Corriere del Mezzogiorno (Campania)
Perché sbagliai su Diego al San Carlo
Solo oggi, dopo la sua scomparsa e gli omaggi che ne sono seguiti, si comprende lo spettacolo del Massimo
La camera ardente per Maradona nella Casa Rosada, il palazzo presidenziale di Buenos Ajres, come fu soltanto per Evita Peron nel 1952 e tre giorni di lutto nazionale in Argentina. A Napoli, sua città di elezione, eguale lutto cittadino, anche se ridotto a un giorno.
Bandiere a mezz’asta e lo stadio trasformato in santuario, ma con l’iconoclastico proposito di togliergli il nome San Paolo e mettergli il suo, con processioni di fedeli anche di notte e a sfida di coprifuoco pur di depositare ex voto.

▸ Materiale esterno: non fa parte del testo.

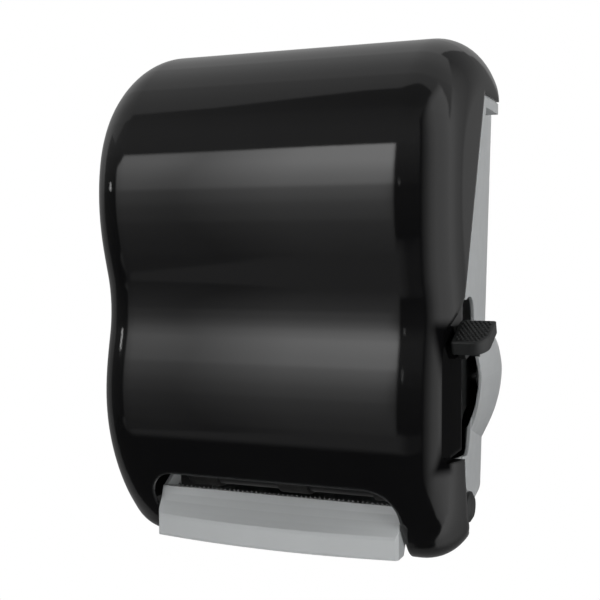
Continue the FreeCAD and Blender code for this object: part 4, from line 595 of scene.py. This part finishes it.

E Bruno Conti, ex calciatore ed ora dirigente della Roma, in ginocchio a telecamere accese dinanzi all’altro sacrario, il murales gigante dei Quartieri spagnoli, in nome e per conto della quadra giallorossa eterna rivale. Senza trascurare il resto del mondo, da Macron che ne ricorda i gesti e lo spirito ai francesi, ai rugbisti sudafricani dell’All Blacks impegnati in un torneo in Australia , che gli dedicano la loro Maori Haka col capitano Sam Cane che depone al centro del campo la fatidica maglia numero 10 perché non vi siano dubbi sul destinatario della loro tipica pantomima che non è soltanto guerresca, ma anche di funebre omaggio.

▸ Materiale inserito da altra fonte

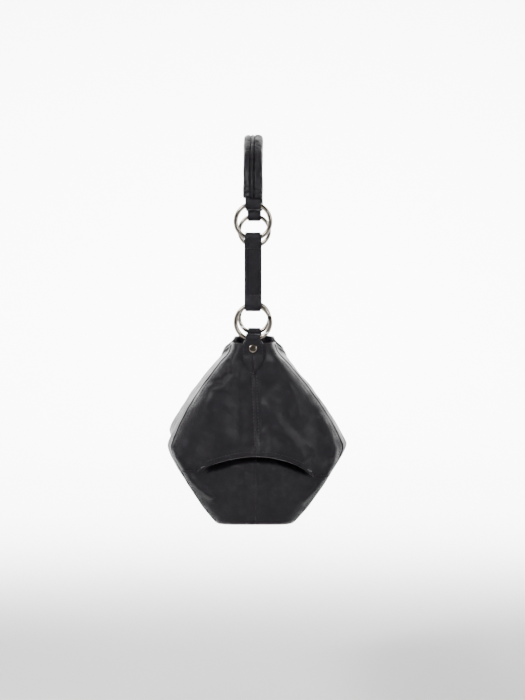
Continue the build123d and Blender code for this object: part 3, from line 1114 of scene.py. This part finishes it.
def loop_path(half_gap, radius, taper, count=26):
    """Half a loop's centre line, from below the ring's wire to over its top, as (x, z)."""
    turn = math.atan2(-taper, half_gap) + math.acos(radius / math.hypot(taper, half_gap))
    arc = np.linspace(turn, math.pi / 2, count)
    rise = np.linspace(0, 1, 12, endpoint=False)
    start, end = np.array([half_gap, -taper]), radius * np.array([math.cos(turn), math.sin(turn)])
    line = start + (end - start) * (3 * rise**2 - 2 * rise**3)[:, None]
    return np.concatenate([line, radius * np.stack([np.cos(arc), np.sin(arc)], 1)])


def band(name, path, halves, x0, z0, columns=18):
    """A strip of leather extruded along a path of (x, z), with its half width at each point."""
    deselect()
    start = Vector((x0 + path[0][0], 0, z0 + path[0][1])) * MM
    bpy.ops.mesh.primitive_grid_add(x_subdivisions=1, y_subdivisions=columns, size=2)
    piece = bpy.context.object
    piece.name = name
    select_where(piece, lambda place: place.x > 0)
    bpy.ops.mesh.delete(type="VERT")
    bpy.ops.mesh.select_all(action="SELECT")
    bpy.ops.transform.translate(value=start + Vector((1, 0, 0)))
    bpy.ops.transform.resize(value=(1, halves[0] * MM, 1), center_override=start)
    for here, ahead, half, next_half in zip(path, path[1:], halves, halves[1:]):
        step = Vector((ahead[0] - here[0], 0, ahead[1] - here[1])) * MM
        bpy.ops.mesh.extrude_edges_move(TRANSFORM_OT_translate={"value": step})
        centre = Vector((x0 + ahead[0], 0, z0 + ahead[1])) * MM
        bpy.ops.transform.resize(value=(1, next_half / half, 1), center_override=centre)
    bpy.ops.object.mode_set(mode="OBJECT")
    edit(piece, lambda: bpy.ops.mesh.remove_doubles(threshold=1e-6))
    return piece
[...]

E quantità record di articoli nei giornali e di immagini in tv, con Napoli in concorrenza di numero e di sostanza con la terra di origine, cortei e trenodie, elogi e necrologi, intere pagine di giornale sui valori antropologici e sociologici dei piedi del Pibe e della sua Mano de Dios, in copiosa aggiunta agli scritti di tecnica calcistica o di specifico valore sportivo. E firme professionali di prestigio, attestati e lacrime di semplici tifosi come di uomini illustri, affiancatisi agli intellettuali del gruppo «Te Diegum», primogenito cenacolo di teorici del culto maradoniano.

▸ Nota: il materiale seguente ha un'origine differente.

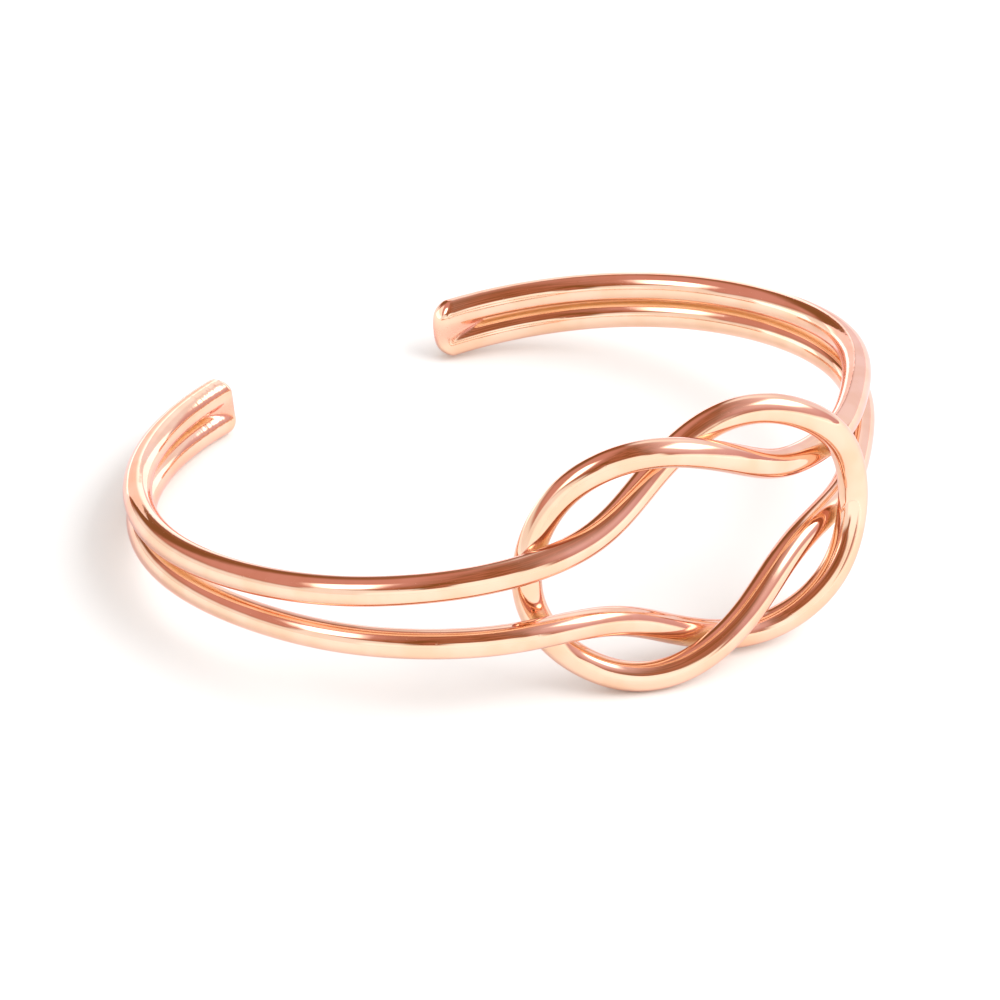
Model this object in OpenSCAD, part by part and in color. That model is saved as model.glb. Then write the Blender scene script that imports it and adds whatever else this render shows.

Troppo? Forse sì, anche dando per giustificata dalla circostanza una certa dose di retorica. Passando dal generale al particolare, la vastità di un simile eco ha prodotto in me il sofferto ravvedimento d’un errore commesso. Era il gennaio del 2017 e dalle pagine di un giornale diverso da questo, ove al tempo collaboravo, puntai scandalizzato il dito contro la dirigenza del San Carlo che si apprestava a mettere in scena uno spettacolo estraneo alla propria vocazione di storico Teatro musicale, protagonista Diego Maradona in persona col suo pallone, affiancato dal comico Siani e dal rapper Clementino. Mi parve iniziativa del tutto fuori posto e nel corso della polemica che seguì mi lasciai andare a una serie di esempi di grandi teatri lirici che pur avendo avuto nelle squadre delle rispettive città campioni-simbolo, mai tra un’opera di Verdi o una sinfonia di Beethoven li avevano celebrati sul loro palcoscenico: né l’Opèra di Parigi per Platini, o il Real di Madrid per di Stefano, o La Scala per Meazza e così via. Solo oggi mi rendo conto di come Maradona fosse tutt’altra cosa e che non era affatto scandaloso se la città che lo aveva adottato gli rendeva omaggio portandolo alla ribalta del suo maggior teatro. Se i calciatori citati ed altri come loro esercitavano o esercitano nello sport più amato al mondo il ruolo del tenore, il Pibe rappresentava infatti quello del compositore, che nella musica è molto di più, è il creatore, cui solo è attribuibile la qualifica di genio. Come tale riusciva sul campo di calcio, malgrado la struttura fisica infelice e la fragilità caratteriale, a inventare ex novo tiri e serpentine, a modulare passaggi, a segnare goal squillanti come acuti. E quei gesti si proiettavano fuori degli stadi, nell’immaginario popolare diventavano vittorie dello spirito, riscosse del pensiero, cui tutti partecipavano, di cui tutti gioivano. Così il mondo lo percepì e Napoli lo elesse, ed ora lo piange, come il condottiero ideale della propria, eterna e incompiuta rivalsa.